Online Learning and Planning in Resource Conservation Games

Publication Type: 
Authors: 
Yundi Qian
William B. Haskell
Albert Xin Jiang
Milind Tambe
Description/Abstract: 
Protecting our environment and natural resources is a major global challenge. “Protectors” (law enforcement agencies) try to protect these natural resources, while “extractors” (criminals) seek to exploit them. In many domains, such as illegal fishing, the extractors know more about the distribution and richness of the resources than the protectors, making it extremely difficult for the protectors to optimally allocate their assets for patrol and interdiction. Fortunately, extractors carry out frequent illegal extractions, so protectors can learn the richness of resources by observing the extractor’s behavior. This paper presents an approach for allocating protector assets based on learning from extractors.

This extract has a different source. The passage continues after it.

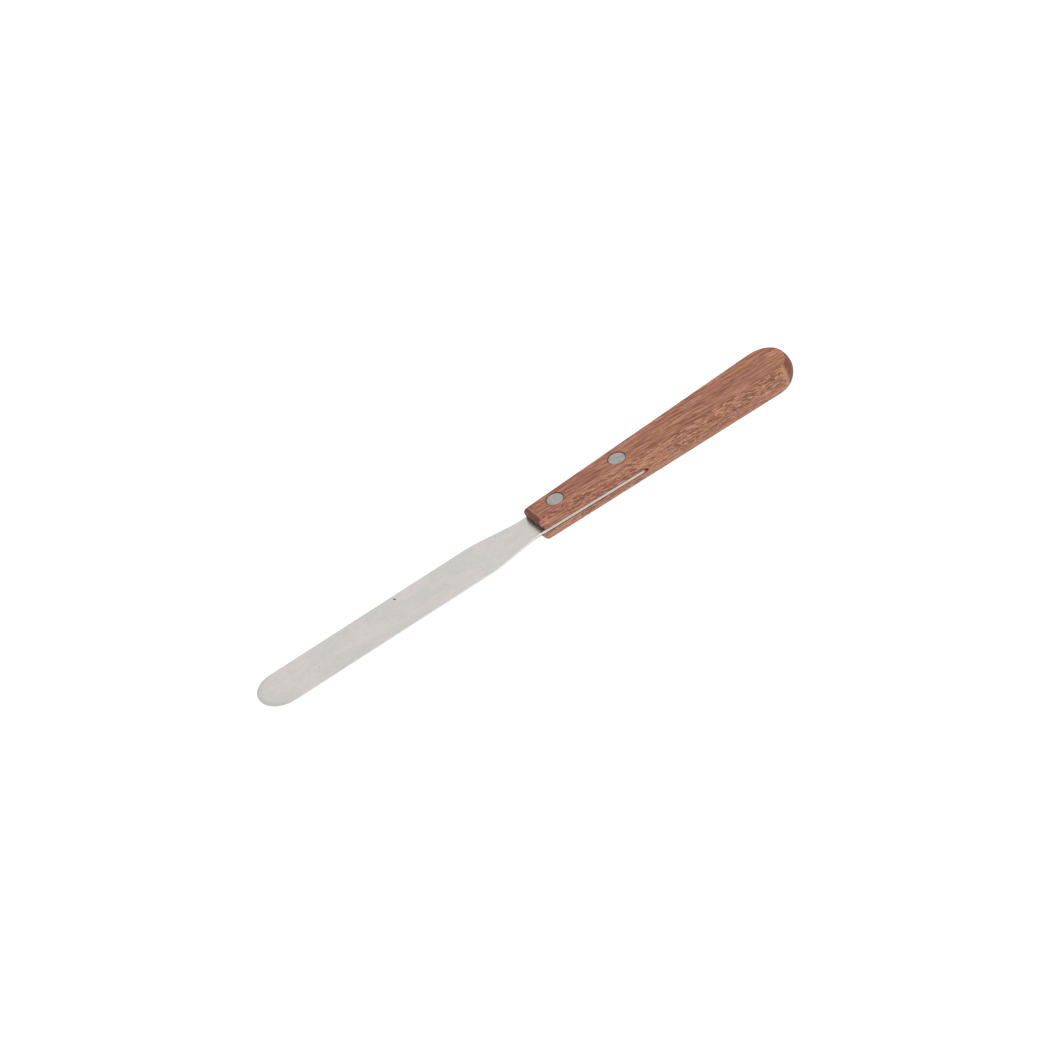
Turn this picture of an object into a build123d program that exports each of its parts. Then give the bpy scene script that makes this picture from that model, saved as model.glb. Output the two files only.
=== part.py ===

We make the following four specific contributions: (i) we model resource conservation as a repeated game and transform this repeated game into a POMDP, which cannot be solved by the latest general POMDP solvers due to its exponential state space; (ii) in response, we propose GMOP, a dedicated algorithm that combines Gibbs sampling with Monte Carlo tree search for online planning in this POMDP; (iii) for a specific class of our game, we speed up the GMOP algorithm without sacrificing solution quality, as well as provide a heuristic that trades off solution quality for lower computational cost; (iv) we explore the continuous utility scenario where the POMDP becomes a continuous-state POMDP, and provide a solution in special cases.